## Excerpted records
************

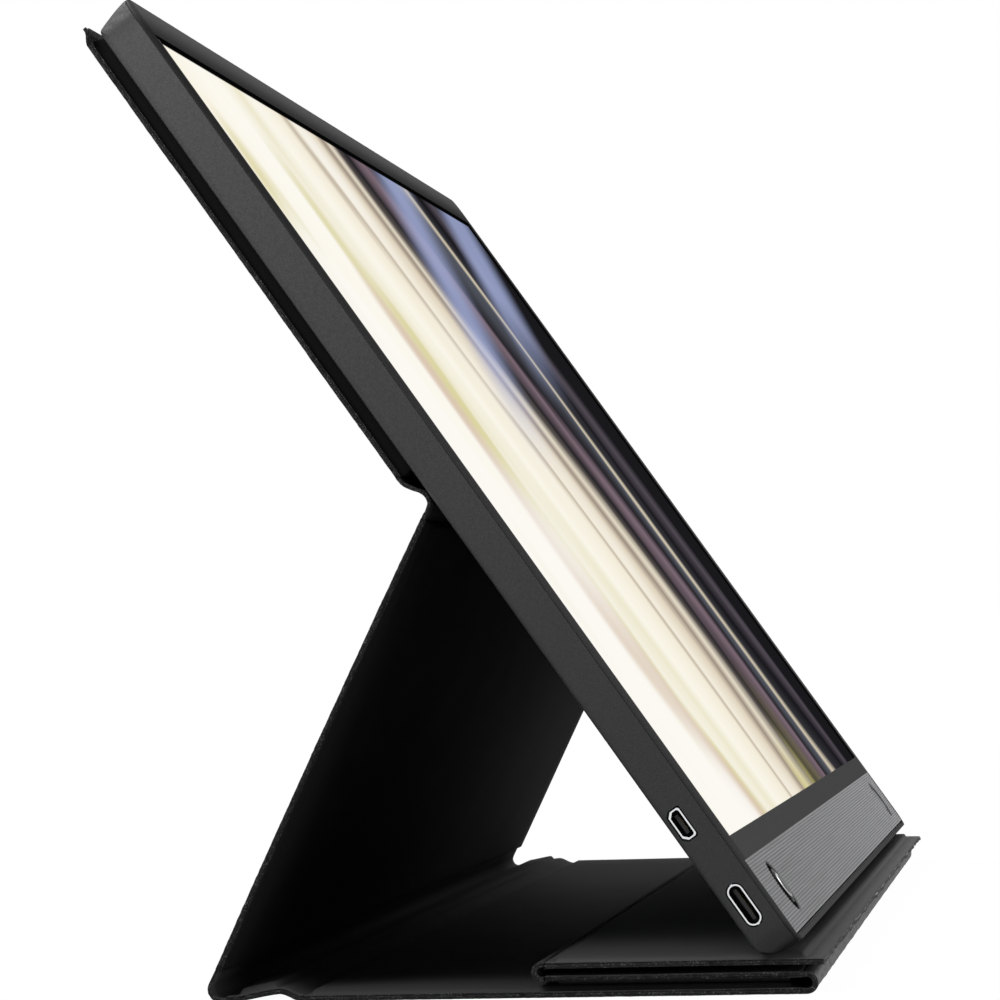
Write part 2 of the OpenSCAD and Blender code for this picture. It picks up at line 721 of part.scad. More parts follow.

************

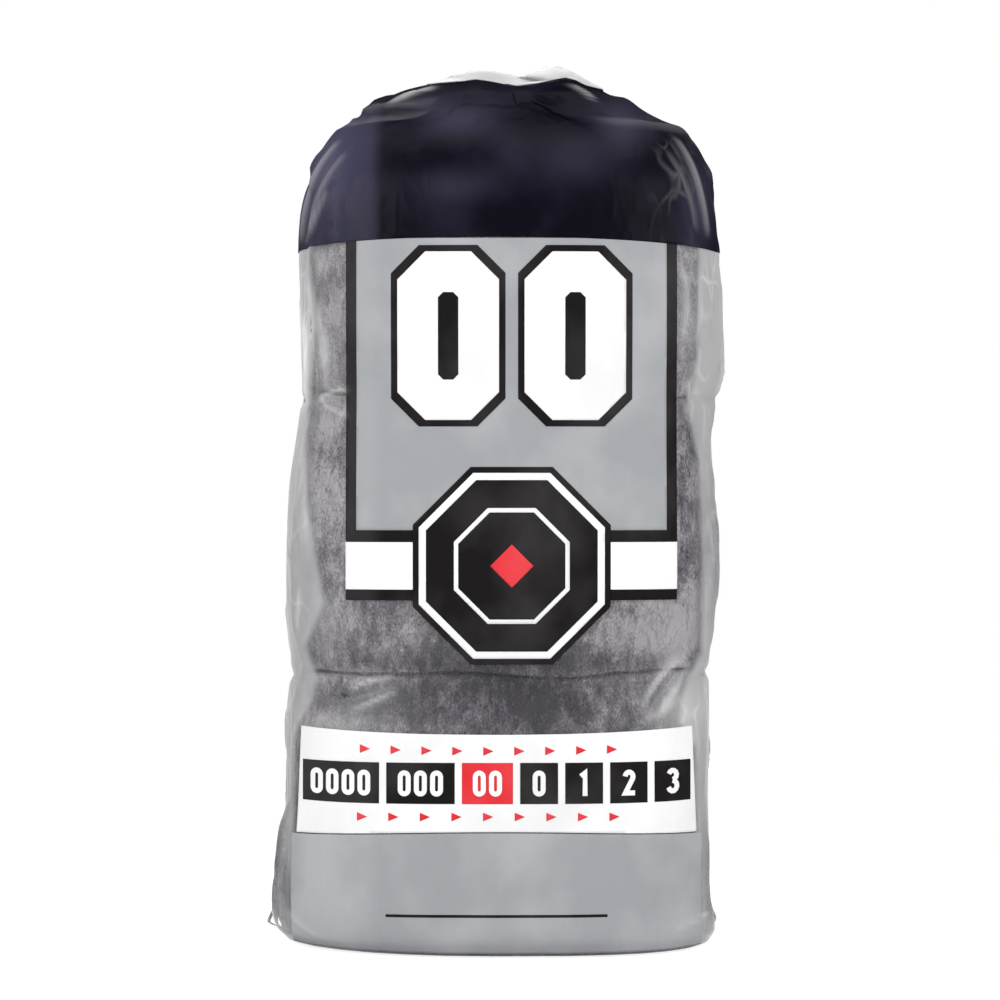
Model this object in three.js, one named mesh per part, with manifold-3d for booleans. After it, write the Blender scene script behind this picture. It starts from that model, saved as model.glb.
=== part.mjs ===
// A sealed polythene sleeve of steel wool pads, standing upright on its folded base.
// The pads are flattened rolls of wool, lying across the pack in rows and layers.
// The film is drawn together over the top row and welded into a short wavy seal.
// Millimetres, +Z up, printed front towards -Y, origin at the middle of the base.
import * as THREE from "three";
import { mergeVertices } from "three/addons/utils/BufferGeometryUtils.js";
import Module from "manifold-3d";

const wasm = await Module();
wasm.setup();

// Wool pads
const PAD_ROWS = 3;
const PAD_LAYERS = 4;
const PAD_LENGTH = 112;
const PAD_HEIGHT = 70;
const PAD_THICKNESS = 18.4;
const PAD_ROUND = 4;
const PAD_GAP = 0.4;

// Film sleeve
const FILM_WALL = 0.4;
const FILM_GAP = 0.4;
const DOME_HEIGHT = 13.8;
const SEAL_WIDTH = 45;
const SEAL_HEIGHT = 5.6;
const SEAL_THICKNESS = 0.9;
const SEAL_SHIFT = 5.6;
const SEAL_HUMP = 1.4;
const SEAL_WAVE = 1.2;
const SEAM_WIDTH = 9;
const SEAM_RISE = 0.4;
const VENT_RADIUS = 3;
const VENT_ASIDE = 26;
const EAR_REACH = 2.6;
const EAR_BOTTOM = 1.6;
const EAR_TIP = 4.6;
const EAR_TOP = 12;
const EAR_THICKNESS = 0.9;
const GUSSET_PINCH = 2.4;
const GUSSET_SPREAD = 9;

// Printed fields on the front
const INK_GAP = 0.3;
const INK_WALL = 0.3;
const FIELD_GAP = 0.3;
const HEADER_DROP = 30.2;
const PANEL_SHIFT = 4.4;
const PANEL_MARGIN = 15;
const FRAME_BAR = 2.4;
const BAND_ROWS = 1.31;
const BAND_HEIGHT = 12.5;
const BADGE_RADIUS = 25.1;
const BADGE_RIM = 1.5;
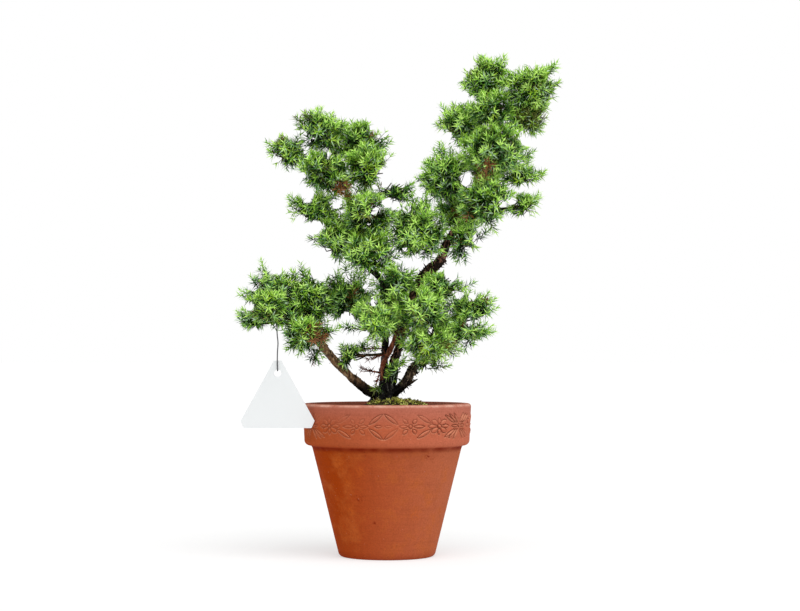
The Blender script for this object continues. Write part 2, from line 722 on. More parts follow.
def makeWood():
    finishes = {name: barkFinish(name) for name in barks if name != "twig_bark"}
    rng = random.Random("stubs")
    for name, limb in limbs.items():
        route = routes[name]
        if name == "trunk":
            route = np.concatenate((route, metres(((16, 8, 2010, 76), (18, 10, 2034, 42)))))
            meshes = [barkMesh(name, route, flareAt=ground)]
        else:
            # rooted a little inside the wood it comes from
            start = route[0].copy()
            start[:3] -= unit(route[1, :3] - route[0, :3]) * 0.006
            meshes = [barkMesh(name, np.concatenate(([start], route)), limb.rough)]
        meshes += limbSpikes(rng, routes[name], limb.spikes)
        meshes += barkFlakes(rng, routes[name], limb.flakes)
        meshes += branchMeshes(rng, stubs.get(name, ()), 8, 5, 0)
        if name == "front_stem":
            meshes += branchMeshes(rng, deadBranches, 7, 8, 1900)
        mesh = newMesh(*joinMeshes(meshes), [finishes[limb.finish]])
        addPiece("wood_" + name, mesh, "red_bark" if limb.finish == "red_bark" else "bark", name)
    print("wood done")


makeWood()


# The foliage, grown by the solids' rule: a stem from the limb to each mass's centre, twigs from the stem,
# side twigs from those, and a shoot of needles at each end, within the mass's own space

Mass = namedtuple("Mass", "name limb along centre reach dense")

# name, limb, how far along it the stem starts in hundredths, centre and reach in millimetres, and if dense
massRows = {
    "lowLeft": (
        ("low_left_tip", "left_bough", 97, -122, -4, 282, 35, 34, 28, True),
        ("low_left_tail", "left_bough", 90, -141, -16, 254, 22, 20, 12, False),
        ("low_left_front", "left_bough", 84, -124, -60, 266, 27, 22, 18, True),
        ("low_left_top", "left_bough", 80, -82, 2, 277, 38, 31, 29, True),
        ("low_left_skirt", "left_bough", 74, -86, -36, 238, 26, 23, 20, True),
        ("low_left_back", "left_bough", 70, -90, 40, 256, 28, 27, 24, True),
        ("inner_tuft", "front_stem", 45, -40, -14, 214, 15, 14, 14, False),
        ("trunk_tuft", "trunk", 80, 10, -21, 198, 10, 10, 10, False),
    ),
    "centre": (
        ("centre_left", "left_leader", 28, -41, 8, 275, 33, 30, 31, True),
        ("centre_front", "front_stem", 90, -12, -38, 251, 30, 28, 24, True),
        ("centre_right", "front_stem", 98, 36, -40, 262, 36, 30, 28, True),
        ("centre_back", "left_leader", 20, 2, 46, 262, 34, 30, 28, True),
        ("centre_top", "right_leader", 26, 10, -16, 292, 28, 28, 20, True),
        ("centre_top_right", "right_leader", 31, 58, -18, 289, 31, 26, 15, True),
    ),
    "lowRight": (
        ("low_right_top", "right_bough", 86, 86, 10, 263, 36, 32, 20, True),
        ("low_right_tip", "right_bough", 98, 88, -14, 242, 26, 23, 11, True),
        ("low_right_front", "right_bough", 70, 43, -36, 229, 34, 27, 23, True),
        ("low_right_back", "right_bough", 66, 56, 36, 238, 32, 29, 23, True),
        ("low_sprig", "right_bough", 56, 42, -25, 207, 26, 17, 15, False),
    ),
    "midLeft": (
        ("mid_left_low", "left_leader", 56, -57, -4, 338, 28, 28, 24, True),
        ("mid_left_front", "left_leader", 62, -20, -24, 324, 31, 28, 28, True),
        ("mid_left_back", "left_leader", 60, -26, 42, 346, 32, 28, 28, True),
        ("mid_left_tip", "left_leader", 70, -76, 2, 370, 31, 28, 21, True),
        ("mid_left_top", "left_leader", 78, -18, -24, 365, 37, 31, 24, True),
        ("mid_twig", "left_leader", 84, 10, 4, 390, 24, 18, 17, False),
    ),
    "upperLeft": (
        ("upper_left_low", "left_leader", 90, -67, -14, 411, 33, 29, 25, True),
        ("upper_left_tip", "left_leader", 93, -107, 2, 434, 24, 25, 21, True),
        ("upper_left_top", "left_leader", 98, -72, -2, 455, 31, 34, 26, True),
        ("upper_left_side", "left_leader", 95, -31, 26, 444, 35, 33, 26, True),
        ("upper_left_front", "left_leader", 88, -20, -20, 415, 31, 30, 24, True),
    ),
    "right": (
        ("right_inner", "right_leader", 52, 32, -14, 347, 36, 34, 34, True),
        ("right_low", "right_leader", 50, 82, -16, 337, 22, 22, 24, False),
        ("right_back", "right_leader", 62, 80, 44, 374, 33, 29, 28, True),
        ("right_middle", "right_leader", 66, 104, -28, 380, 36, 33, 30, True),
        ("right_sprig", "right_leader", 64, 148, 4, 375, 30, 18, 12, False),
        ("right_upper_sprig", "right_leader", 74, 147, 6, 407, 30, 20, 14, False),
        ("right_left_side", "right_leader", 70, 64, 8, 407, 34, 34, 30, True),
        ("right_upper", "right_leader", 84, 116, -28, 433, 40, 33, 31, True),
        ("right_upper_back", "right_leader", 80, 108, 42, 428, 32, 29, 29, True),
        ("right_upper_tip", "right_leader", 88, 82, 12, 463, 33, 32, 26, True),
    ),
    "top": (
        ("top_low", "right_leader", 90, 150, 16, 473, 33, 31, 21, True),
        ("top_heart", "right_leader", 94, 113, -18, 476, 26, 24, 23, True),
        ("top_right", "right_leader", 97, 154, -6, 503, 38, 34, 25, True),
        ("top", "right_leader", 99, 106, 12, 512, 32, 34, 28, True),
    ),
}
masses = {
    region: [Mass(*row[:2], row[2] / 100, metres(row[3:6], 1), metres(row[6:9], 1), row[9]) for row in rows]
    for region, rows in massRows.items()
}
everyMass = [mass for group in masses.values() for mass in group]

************

## Your objective
Exactly and only the lines from the line that contains "Model this object" through the line that contains "const GUSSET_SPREAD = 9;" are to be repeated as they stand.

## Exercise output
Model this object in three.js, one named mesh per part, with manifold-3d for booleans. After it, write the Blender scene script behind this picture. It starts from that model, saved as model.glb.
=== part.mjs ===
// A sealed polythene sleeve of steel wool pads, standing upright on its folded base.
// The pads are flattened rolls of wool, lying across the pack in rows and layers.
// The film is drawn together over the top row and welded into a short wavy seal.
// Millimetres, +Z up, printed front towards -Y, origin at the middle of the base.
import * as THREE from "three";
import { mergeVertices } from "three/addons/utils/BufferGeometryUtils.js";
import Module from "manifold-3d";

const wasm = await Module();
wasm.setup();

// Wool pads
const PAD_ROWS = 3;
const PAD_LAYERS = 4;
const PAD_LENGTH = 112;
const PAD_HEIGHT = 70;
const PAD_THICKNESS = 18.4;
const PAD_ROUND = 4;
const PAD_GAP = 0.4;

// Film sleeve
const FILM_WALL = 0.4;
const FILM_GAP = 0.4;
const DOME_HEIGHT = 13.8;
const SEAL_WIDTH = 45;
const SEAL_HEIGHT = 5.6;
const SEAL_THICKNESS = 0.9;
const SEAL_SHIFT = 5.6;
const SEAL_HUMP = 1.4;
const SEAL_WAVE = 1.2;
const SEAM_WIDTH = 9;
const SEAM_RISE = 0.4;
const VENT_RADIUS = 3;
const VENT_ASIDE = 26;
const EAR_REACH = 2.6;
const EAR_BOTTOM = 1.6;
const EAR_TIP = 4.6;
const EAR_TOP = 12;
const EAR_THICKNESS = 0.9;
const GUSSET_PINCH = 2.4;
const GUSSET_SPREAD = 9;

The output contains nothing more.